After the Sussex match was called off, Notts travelled to Catford where they beat Kent by four wickets, largely due to the bowling of Wass and John Gunn.

There then followed three home matches, all drawn, against Leicestershire, Surrey and Essex. The Leicester game was notable for a huge first innings total - 739-7 - that has only been beaten once since.

Included in that mammoth total was John Gunn’s 294, the highest score by a Notts player and the highest by any player at Trent Bridge at the time. (Remarkably, this was his first hundred, his previous best being 95).

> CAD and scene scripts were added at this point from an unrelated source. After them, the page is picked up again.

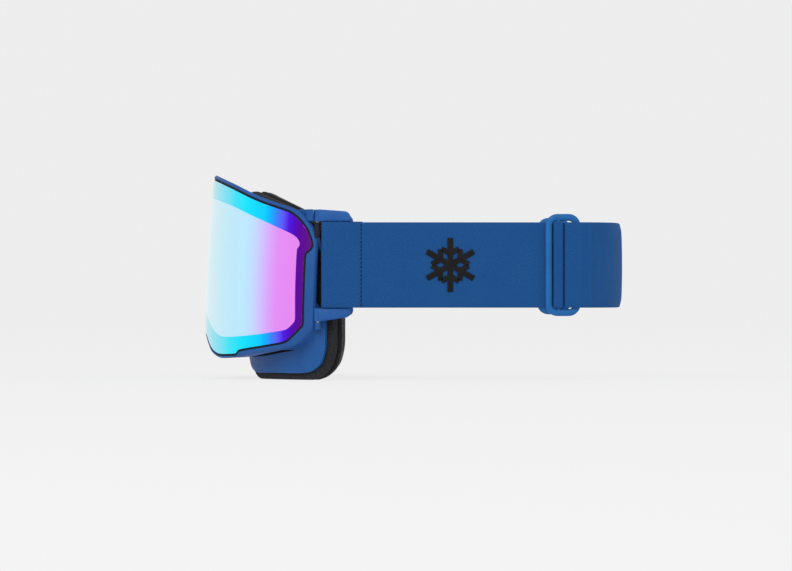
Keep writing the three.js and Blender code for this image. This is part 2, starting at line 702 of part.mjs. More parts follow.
function addStraps() {
  for (const [name, mirror] of [['left', (p) => p], ['right', mirrorPath]]) {
    add(`strap_loop_${name}`, ribbon(mirror(loopPath()), strapThickness, strapLow, strapHigh), blueWebbing);
    add(`front_strap_${name}`, ribbon(mirror(frontPath()), strapThickness, strapLow, strapHigh), blueWebbing);
  }
  add('rear_strap', ribbon(wholeBackPath, strapThickness, strapLow, strapHigh), blueWebbing);
}

// Silicone beads inside the back of the band.
function addGrips() {
  const beadThickness = 0.6;
  const beadHeight = 2;
  const inward = strapThickness / 2 + gap + beadThickness / 2;
  const turn = wholeBackPath.filter((p) => p.y > strapBackY - bendDepth * 0.6);
  const path = turn.map((here, i) => {
    const along = turn[Math.min(i + 1, turn.length - 1)].clone().sub(turn[Math.max(i - 1, 0)]).normalize();
    return new THREE.Vector2(here.x - along.y * inward, here.y + along.x * inward);
  });
  [-1, 0, 1].forEach((row, i) => {
    const middle = strapCentreZ + row * strapWidth * 0.27;
    const bead = ribbon(path, beadThickness, middle - beadHeight / 2, middle + beadHeight / 2);
    add(`grip_bead_${i + 1}`, bead, blackRubber);
  });
}

function addSliders() {
  const corner = 6;
  const half = { y: sliderLength / 2, z: sliderHeight / 2 };
  const shape = new THREE.Shape();
  shape.moveTo(-half.y + corner, -half.z);
  shape.lineTo(half.y - corner, -half.z);
  shape.quadraticCurveTo(half.y, -half.z, half.y, -half.z + corner);
  shape.lineTo(half.y, half.z - corner);
  shape.quadraticCurveTo(half.y, half.z, half.y - corner, half.z);
  shape.lineTo(-half.y + corner, half.z);
  shape.quadraticCurveTo(-half.y, half.z, -half.y, half.z - corner);
  shape.lineTo(-half.y, -half.z + corner);
  shape.quadraticCurveTo(-half.y, -half.z, -half.y + corner, -half.z);
  const slotHalf = strapWidth / 2 + strapEdgeGap;
  const plate = standAcross(shape, -sliderThickness / 2, sliderThickness, 5);
  const slots = [[-half.y + sliderBar, middleBarFront], [middleBarBack, backBarFront]]
    .map(([start, end]) => box([-sliderThickness, start, -slotHalf], [sliderThickness, end, slotHalf]));
  const buckle = cut(plate, ...slots);
  add('slider_left', buckle.clone().translate(sliderX, sliderY, strapCentreZ), blueFrame);
  add('slider_right', buckle.clone().translate(-sliderX, sliderY, strapCentreZ), blueFrame);
}

// A plain round badge lying on the outer face of each front strap.
function addEmblems() {
  const y = (stitchY + sliderFrontY) / 2 - 1.6;
  const path = frontPath();
  const front = y - emblemRadius; // the strap stands furthest out here
  const next = path.findIndex((p) => p.y > front);
  const share = (front - path[next - 1].y) / (path[next].y - path[next - 1].y);
  const strapX = path[next - 1].clone().lerp(path[next], share).x;
  const x = strapX + strapThickness / 2 + gap + emblemThickness / 2;
  for (const [side, name] of [[1, 'left'], [-1, 'right']]) {
    const badge = new THREE.CylinderGeometry(emblemRadius, emblemRadius, emblemThickness, 32)
      .rotateZ(Math.PI / 2).translate(side * x, y, strapCentreZ);
    add(`emblem_${name}`, badge, blackRubber);
  }
}

add('frame', frameGeometry(), blueFrame);
addLens();
addFoams();
addVentFoams();
addOutriggers();
addStraps();
addGrips();
addSliders();
addEmblems();

export default goggles;
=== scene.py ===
import math

import bmesh
import bpy
from mathutils import Matrix, Vector


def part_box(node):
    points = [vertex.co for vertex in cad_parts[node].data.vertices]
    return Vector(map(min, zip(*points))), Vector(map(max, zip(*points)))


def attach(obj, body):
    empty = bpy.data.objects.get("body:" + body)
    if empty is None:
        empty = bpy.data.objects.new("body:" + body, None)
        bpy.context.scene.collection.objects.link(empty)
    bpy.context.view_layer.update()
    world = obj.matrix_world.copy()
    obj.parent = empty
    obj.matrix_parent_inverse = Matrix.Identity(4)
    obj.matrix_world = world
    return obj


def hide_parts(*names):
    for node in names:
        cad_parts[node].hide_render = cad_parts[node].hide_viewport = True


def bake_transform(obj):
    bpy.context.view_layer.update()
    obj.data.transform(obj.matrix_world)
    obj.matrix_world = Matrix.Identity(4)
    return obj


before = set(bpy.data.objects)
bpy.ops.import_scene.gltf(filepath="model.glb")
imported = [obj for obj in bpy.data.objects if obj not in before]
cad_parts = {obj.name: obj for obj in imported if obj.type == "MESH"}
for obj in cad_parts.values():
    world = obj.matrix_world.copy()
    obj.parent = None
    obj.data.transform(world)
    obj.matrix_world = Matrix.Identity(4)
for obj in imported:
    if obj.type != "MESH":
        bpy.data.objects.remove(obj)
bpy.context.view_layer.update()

mm = 0.001
scene = bpy.context.scene


# shader helpers

class Wire:
    # a socket that can be written in sums
    def __init__(self, paint, socket):
        self.paint = paint
        self.socket = socket

    def maths(self, operation, first, second):
        return self.paint.node("Math", {"operation": operation}, {0: first, 1: second})

    def __add__(self, other):
        return self.maths("ADD", self, other)

    __radd__ = __add__

    def __sub__(self, other):
        return self.maths("SUBTRACT", self, other)

    def __rsub__(self, other):
        return self.maths("SUBTRACT", other, self)

    def __mul__(self, other):
        return self.maths("MULTIPLY", self, other)

    __rmul__ = __mul__

    def __abs__(self):
        return self.maths("ABSOLUTE", self, 0)

    def waves(self, length, shift=0):
        # a sine wave of this length, moved along by the shift
        return self.maths("SINE", self * (2 * math.pi / length) + shift, 0)

    def above(self, edge, soft):
        # 0 below the edge, 1 above it
        return self.paint.node("MapRange", {"clamp": True}, {0: self, 1: edge - soft, 2: edge + soft})


def linear(red, green, blue):
    # a screen colour, 0 to 255, as the shader wants it
    def channel(c):
        c /= 255
        return c / 12.92 if c <= 0.04045 else ((c + 0.055) / 1.055) ** 2.4
    return (channel(red), channel(green), channel(blue), 1)


class Paint:
    # one Principled material and the nodes that feed it
    def __init__(self, name, **constants):
        self.material = bpy.data.materials.new(name)
        self.material.use_nodes = True
        self.tree = self.material.node_tree
        self.tree.nodes.clear()
        self.shader = self.tree.nodes.new("ShaderNodeBsdfPrincipled")
        output = self.tree.nodes.new("ShaderNodeOutputMaterial")
        self.tree.links.new(self.shader.outputs[0], output.inputs[0])
        for socket, value in constants.items():
            self.feed(socket.replace("_", " "), value)

    def node(self, kind, settings=None, sockets=None, out=0):
        made = self.tree.nodes.new("ShaderNode" + kind)
        for key, value in (settings or {}).items():
            if key == "stops":
                self.setStops(made.color_ramp, value)
            else:
                setattr(made, key, value)
        for key, value in (sockets or {}).items():
            self.plug(made.inputs[key], value)
        return Wire(self, made.outputs[out])

    def setStops(self, ramp, stops):
        while len(ramp.elements) < len(stops):
            ramp.elements.new(1)
        for element, (place, colour) in zip(ramp.elements, stops):
            element.position = place
            element.color = colour

    def plug(self, socket, value):
        if isinstance(value, Wire):
            self.tree.links.new(value.socket, socket)
        else:
            socket.default_value = value

    def feed(self, name, value):
        self.plug(self.shader.inputs[name], value)

    def place(self, scale=(1, 1, 1)):
        objectSpace = self.node("TexCoord", out="Object")
        return self.node("Mapping", {}, {"Vector": objectSpace, "Scale": scale})

    def noise(self, scale, detail=3, where=None, roughness=0.5):
        sockets = {"Vector": where or self.place(), "Scale": scale, "Detail": detail, "Roughness": roughness}
        return self.node("TexNoise", {}, sockets)

    def mix(self, factor, first, second):
        sockets = {"Factor": factor, 6: first, 7: second}
        return self.node("Mix", {"data_type": "RGBA"}, sockets, out=2)

    def bump(self, height, strength, distance):
        sockets = {"Height": height, "Strength": strength, "Distance": distance}
        self.feed("Normal", self.node("Bump", {}, sockets))


# materials

plasticLooks = {
    "frameBlue": {"deep": (14, 68, 130), "light": (24, 84, 150), "rough": 0.5},
    "outriggerBlue": {"deep": (18, 74, 142), "light": (28, 88, 158), "rough": 0.46},
    "sliderBlue": {"deep": (8, 82, 146), "light": (18, 98, 162), "rough": 0.42},
}
plasticGrain = {"cloud": 38, "grain": 5200, "scuff": 420, "bump": 0.16, "depth": 0.00012}


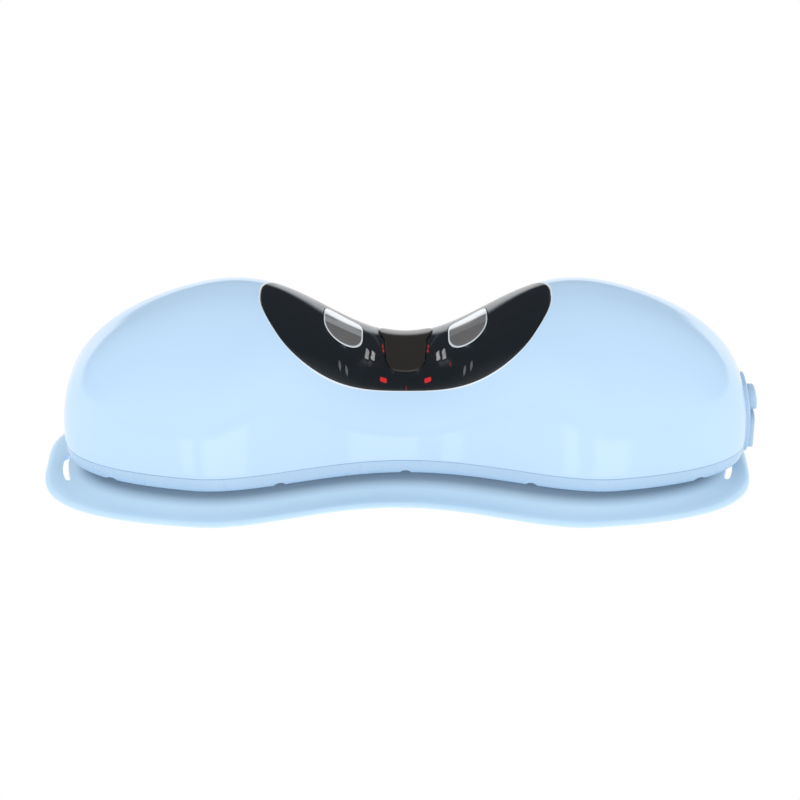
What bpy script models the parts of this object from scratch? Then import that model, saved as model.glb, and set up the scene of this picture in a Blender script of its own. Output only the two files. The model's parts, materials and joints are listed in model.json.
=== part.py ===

What was even more extraordinary was that his records were to last just a few weeks – in July that year AO Jones made two runs more. His innings of 296 remains the highest by a Notts player on their home ground – where Gunn’s record lasted from June-July 1903, Jones’s score has lasted for 120 years, and counting!

John Gunn’s form with the bat continued and he made 161 v Surrey but was eclipsed against Essex by Arthur Hallam who made his first (of two) half-century and in the process passed 1000 First-Class runs.

Play was only possible on the third and last day of the match against Middlesex at Lord’s and even then, just 31 overs were possible, during which Notts had subsided to 77-6.

The first defeat of the season came not in a county match but against the tourists of the Gentlemen of Philadelphia. Christy Morris, the most successful of a large cricketing family, made 164 as the Gentlemen racked up 400 in their second innings.  Notts could not chase down the 406 runs they needed to win and were all out for just 220, losing by 185 runs. This was not a case of the county team putting up a lesser side to face the visitors – it was a strong Notts team but American cricket of that era was equally strong.

A more comprehensive defeat followed with Yorkshire triumphing by an innings and 63 at Trent Bridge, due in great part to all rounder Wilfred Rhodes who made 63 in the Tykes’ only inning s and took 9-72 in the match.

Matches against Leicestershire and Lancashire were drawn before Notts went to Derby where they suffered a rare defeat at the hands of their neighbours. Arnold Warren, who was to play one Test for England in 1905, took ten wickets in the game as Derbyshire eased home by 114 runs.

The home fixture with Sussex was a low-scoring draw after which Notts went up to Leeds and lost to Yorkshire for the second time that season.  They were undone – as were many sides over the years – by Rhodes and Hirst who shared eighteen of the twenty wickets to fall as Notts lost by 164 runs.

They finally got back to winning ways against Gloucestershire – led by that stellar effort from ‘Jonah’ Jones – winning by an innings and 256 runs.  A similarly resounding win followed over Kent; yet another double century, 210 by Jimmy Iremonger, backed up by ten wickets for John Gunn, saw the home side win by an innings and 36.

Gunn went even better in the next match, taking his career-best 8-63 in Surrey’s first innings and routing them again second time round with 6-69; Notts cantered home by 118 runs.

Essex bore the brunt of Gunn’s bowling prowess as he took another 14-wicket haul to steer Notts home by an innings and 2 runs.  In the process, he passed 100 wickets for the season and 500 First-Class wickets overall.

Rain ended Notts’s run of hefty wins in the last home game of the season but there was sufficient play for John Gunn to star yet again with 109 and 5-69 as the game petered out.

The season ended for Notss with a loss by five wickets at Old Trafford with James Hallows taking 12 wickets for the hosts.

In the Championship, Middlesex secured their first title by dint of losing just once in their eighteen games (only Derbyshire with sixteen played fewer); both matches against Notts were rain-affected draws.